Mais uma vez na vigília o Mestre me disse que é no estrondo de Babilónia que Ele me quer, para que aí, onde todo o tempo só o barulho circundante nos suga a atenção, a Sua Voz desça e mesmo aí os ouvidos assim massacrados a possam ouvir. E é tão importante esta missão que o Mestre assim me entrega, que resiste a todos os meus pedidos para que me dê a locução interior, para que, enfim, de qualquer forma, me deixe ouvir, bem nítidas, pelo menos algumas palavras pronunciadas directamente pela sua própria Voz, com o seu timbre, de modo a que eu a possa identificar claramente.

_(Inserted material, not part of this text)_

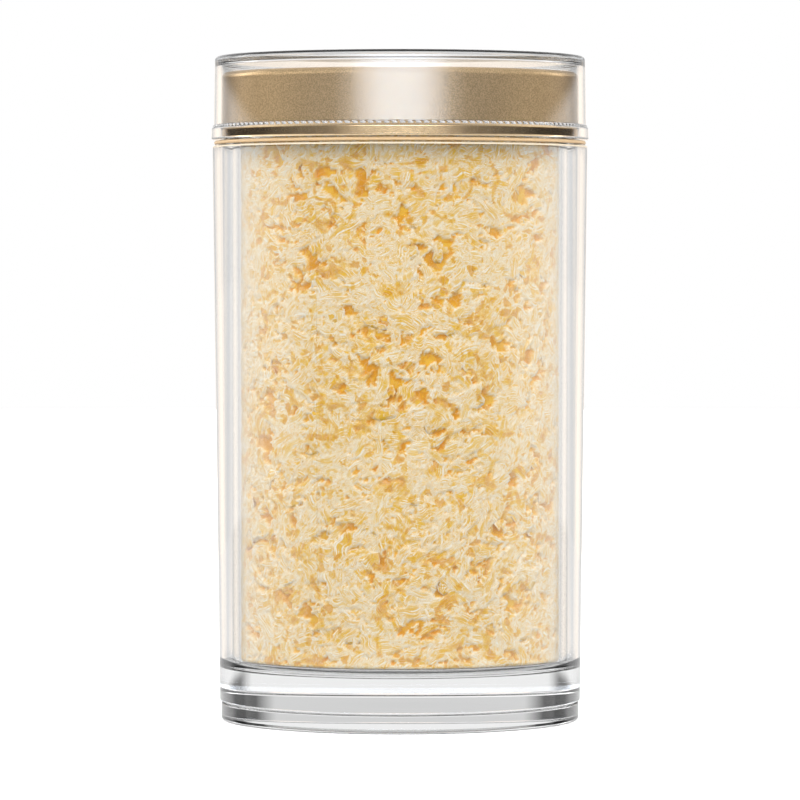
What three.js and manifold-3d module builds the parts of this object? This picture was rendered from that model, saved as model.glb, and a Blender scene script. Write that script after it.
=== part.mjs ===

Mas não: Ele nunca satisfez este meu pedido. E eu sei quanto Lhe custa resistir assim aos meus queixumes. É, portanto, vital para Ele esta minha inserção inteira no reboliço ensurdecedor da Cidade da Confusão que com tanto suor e sangue levantámos do chão. Ele quer-me igualzinho aos meus irmãos que aqui se arrastam como podem. E quis tomar como exemplo o espectáculo que estou preparando na escola. É um espectáculo complexo ao nível do cenário, dos adereços, dos figurinos, da iluminação, da encenação em geral. E porque são muitas as personagens, quase todas deuses gregos. Tenho, por isso, muita dificuldade em fazer ouvir a minha voz de encenador, ainda mais porque estamos na ponta final de um ano lectivo, sobrecarregado de exames: a prioridade absoluta dos jovens é, em especial nesta fase, divertirem-se o mais que podem, para descomprimir. E, porque se juntam todos, é nos ensaios, sempre chatos, que o fazem. Eu reajo sem nenhuma consideração especial: é urgente fazer as coisas e por isso denuncio-lhes na hora o mau comportamento, ajo com rudeza, agrido perante a avassaladora agressão que aquilo tudo representa para mim.
Ora, conforme o testemunho que aqui tantas vezes tenho dado, já nenhuma obra típica da Cidade me seduz, mesmo a expressão dramática, para que eu sinto uma especial propensão. No entanto, porque ainda daqui Jesus me não retirou, dedico-me àquela tortura com quantas forças me restam, até contribuindo decisivamente para que o tema da peça se centrasse no coração, apresentando-o como o único centro do ser humano. Mas os jovens, embora concordando, parece estarem-se nas tintas para a mensagem e por isso a expressividade tem de ser construída “a martelo”. Não sei que frutos dará este sofrimento. Sei que os dará. E sei que Jesus, agora, me quer aqui.